Last week, Finance Minister Joe Oliver trumpeted the entrance of two provinces into a pact announced last year involving Ontario and British Columbia that is aimed at replacing Canada's patchwork of regulators. The onetime investment banker said the single-window approach will lure more capital into the country and deepen ties among the provinces. It's "an act of nation-building," he said.

Downplayed in the hoopla was the fact that the new club members, Saskatchewan and New Brunswick, together account for just 2 per cent of the market value of Canadian businesses listed on public exchanges. The two big fish that Mr. Oliver really wants to land, Alberta and Quebec, aren't biting and show no intention of doing so.

Doug Horner, Alberta's finance minister under deposed Premier Alison Redford and still on the job, said Alberta won't be bought or bullied into signing on to a plan that would shift regulatory decision-making to Ontario.

The big worry is the potential loss of jobs and expertise in oil and gas financing when Alberta's energy industry makes up about a quarter of the capitalization of the Canadian capital markets.

Alberta's not dead-set against all national oversight, and has proposed a system that puts the federal minister in charge of watching out for systemic risk, such as a credit crisis, and creates a country-wide enforcement agency. But all involved are quick to point out a 2011 Supreme Court ruling that confirmed provincial jurisdiction over securities regulation.

The front-runner in the leadership race, Jim Prentice, is in a fascinating position. When he was a federal minister in 2008, Mr. Prentice described the patchwork system as a weakness, saying a national regulator would make the country more attractive to investors, according to an Edmonton Journal story at the time.

Now, Mr. Prentice is more closely aligned with the home team. Sure, he's supportive of a national system in principle, just not one that's detrimental to Alberta.

"I've been very clear that whatever arrangements we have relative to the capital markets have to work for the Alberta economy and have to work for the energy sector in particular, which at this point is the largest driver of capital markets in Canada," Mr. Prentice said in an interview.

In fact, he's not holding out much hope that a deal with Ottawa is imminent.

"It will continue to simmer. We've not been successful in finding a solution. Until we find a solution that works in Quebec and works in Alberta, it's going to be very difficult to have a national system," he said.

His rival, former infrastructure minister Ric McIver, also sticks to the Alberta song sheet. He would be willing to listen to Mr. Oliver, but the federal minister has not proven his case to date.

"No disrespect to anyone else, but we are the economic engine of the country," Mr. McIver said. "In order to maintain that status and to grow it, we need to make sure that the financial expertise stays here and we need to make sure that we make rules and arrangements that provide us with access to capital – and we need to make sure that we row our own boat," he said.

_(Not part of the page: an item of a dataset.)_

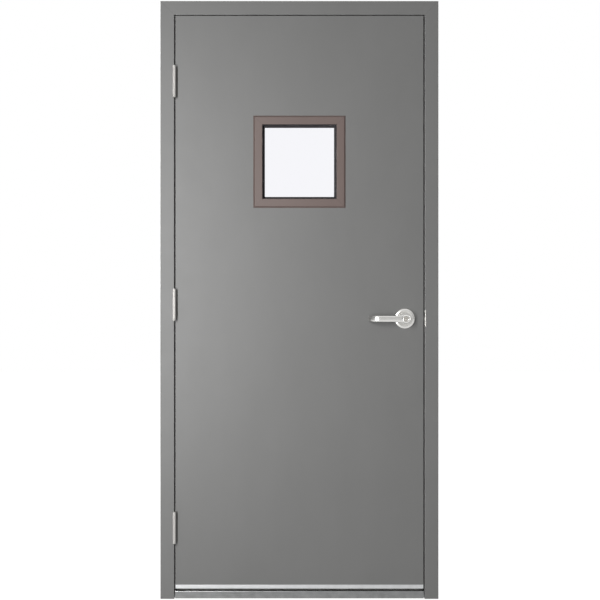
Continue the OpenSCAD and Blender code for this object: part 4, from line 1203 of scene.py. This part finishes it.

The remaining contestant, Thomas Lukaszuk, who was deputy premier in the Redford administration, couples the issue with Ottawa's new restrictions to the temporary foreign worker program as policies that are harmful to the Alberta economy.

"The businesses are telling me that the system is working relatively well, that there could be improvements made within the existing system," he said. "I will not be having Ottawa telling Alberta businesses what's best for them, with minimal consultation. This is not the kind of partnership that I will participate in."

Like everyone else, the Harper government won't know until the PC conventions in September who it will be dealing with as Alberta leader. But at least it won't have to agonize over figuring out what the message on securities regulation will be.